How Andy Summers Sneaked a Solo Into ‘Message in a Bottle’
“Sting showed me the riff he had, but I embellished it,” he recalled. “I had the chops to make it swing and rock. I could tell right away it had something, and I was thrilled to play something that started to progress our style.”
He continued: “I should say that the recorded version of this song is the best drum track Stewart [Copeland] ever did. In the studio, we added a second guitar part, so there’s a harmony going on there. Then it goes into a more of a rock chorus, but the verse is the classic Police sound, again outlining the chord.”
Summers then added a guitar solo to the tune, which at first upset Copeland. “We were coming out of a sort of religious punk scene, and guitar solos at that time were supposed to be a mark of the old guard," the guitarist explained. "Stewart was vehement about that, but I was a great soloist, so of course I was soloing my ass off."

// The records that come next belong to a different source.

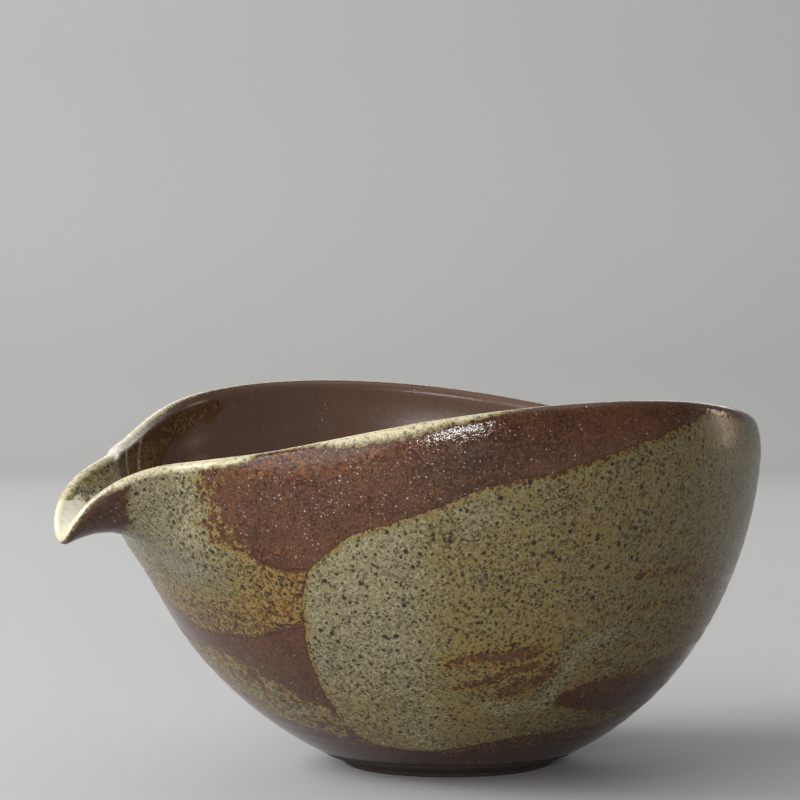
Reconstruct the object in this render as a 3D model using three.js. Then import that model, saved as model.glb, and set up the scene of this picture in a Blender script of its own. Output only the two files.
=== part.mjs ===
// A stoneware tea bowl with a pulled pouring lip, of the kind used to cool and pour tea.
// The clay is a thrown bowl, a lip luted into a notch in its wall, and a turned foot ring.
// Glaze lies on it as thin coats, each its own solid. Sizes are in millimetres, angles in degrees.
// +Z is up, the pouring lip points along -X, and the bowl stands on Z = 0.
import * as THREE from "three";

// Bowl
const bowlRadius = 63;
const bellyHeight = 69.2;
const rimHeight = 66.3;
const sideRise = 5.45;
const backRise = 1.55;
const cornerRise = 0.35;
const lean = 0.045;
const rimTurn = 10;
const rimTurnHeight = 6.5;
const baseThickness = 5.6;
const rimThickness = 3.4;
const floorThickness = 4.4;

// Pouring lip
const lipBend = 128;
const lipStartHeight = 36.7;
const lipEndHeight = 73;
const lipHalfWidth = 8.1;
const lipSharpness = 2;
const lipStretch = 0.99;
const lipFlare = 0.15;
const lipFlareWidth = 19.2;
const lipThickness = 2.2;
const seamHalfAngle = 22;
const seamHeight = 36;

// Webs that fill the corners under the lip, the brim that spreads beside it, and the rim pressed
// in on both sides of it
const webDepth = 2.3;
const webAngle = 12.2;
const webWidth = 9.9;
const webHeight = 48.4;
const webTall = 7.9;
const brimSpread = 1.05;
const brimAngle = 19.6;
const brimWidth = 6.5;
const pressDepth = 2;
const pressAngle = 43.6;
const pressWidth = 18.2;

// Foot
const footHeight = 3.2;
const footTopRadius = 25.6;
const footRestRadius = 20.4;
const footRingWidth = 4.6;
const footRecessTaper = 0.5;
const footEdgeRound = 0.8;
const footSetback = 0.4;

// Glaze coats, each inside a closed outline of [angle from the lip, height on the thrown wall]
const glazeThickness = 0.6;
const glazeEdge = 0.3;
const glazeGap = 0.3;

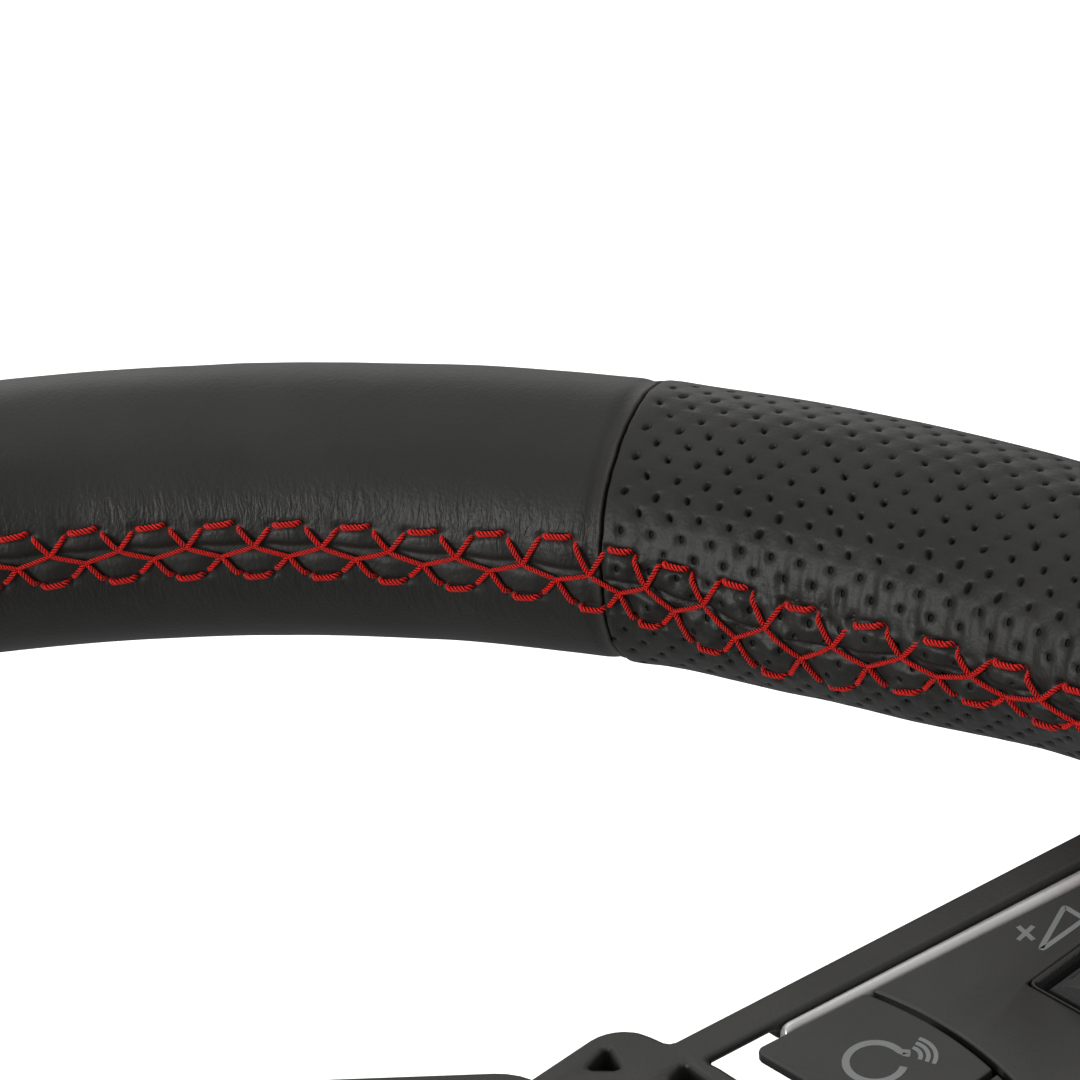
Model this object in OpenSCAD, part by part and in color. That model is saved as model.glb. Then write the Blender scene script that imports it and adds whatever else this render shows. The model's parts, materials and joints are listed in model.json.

When Summers delivered some flair on "Message in a Bottle," he quickly won the support of his frontman. "As I started playing a solo over the end of the song, Sting went, ‘Oh, actually, this is really good. Keep it in, keep it in.’ It wasn’t up really loud, which I would’ve liked, but it was in there, with a lot of feeling.”
Watch The Police Video for ‘Message in a Bottle’
“It’s a famous riff, and I have to admit, it’s hard to play," Summer added. "People want to play it, but a lot of them can’t – the stretches are too big. You have to be a real guitarist to do it well. I’ve played it a lot of different ways, in a lot of different positions, over the years, just trying to do stuff with it… It’s pretty cool.”
The guitarist went on to note that the Police always tried to keep their songs simple, so they could faithfully recreate them live. “We started as a punk band, which lasted about five minutes because we weren’t really punks," Summers admitted, "but I think part of the freshness of what we did was because the tracks were so stripped down."
“I never got into the army of guitars," he continued. "The music was made out of the actual parts we were playing instead of multi-tracking. We tried to keep things as close as we could to the trio sound, and that made it easy for me to play the songs onstage, because I wasn’t missing six parts.”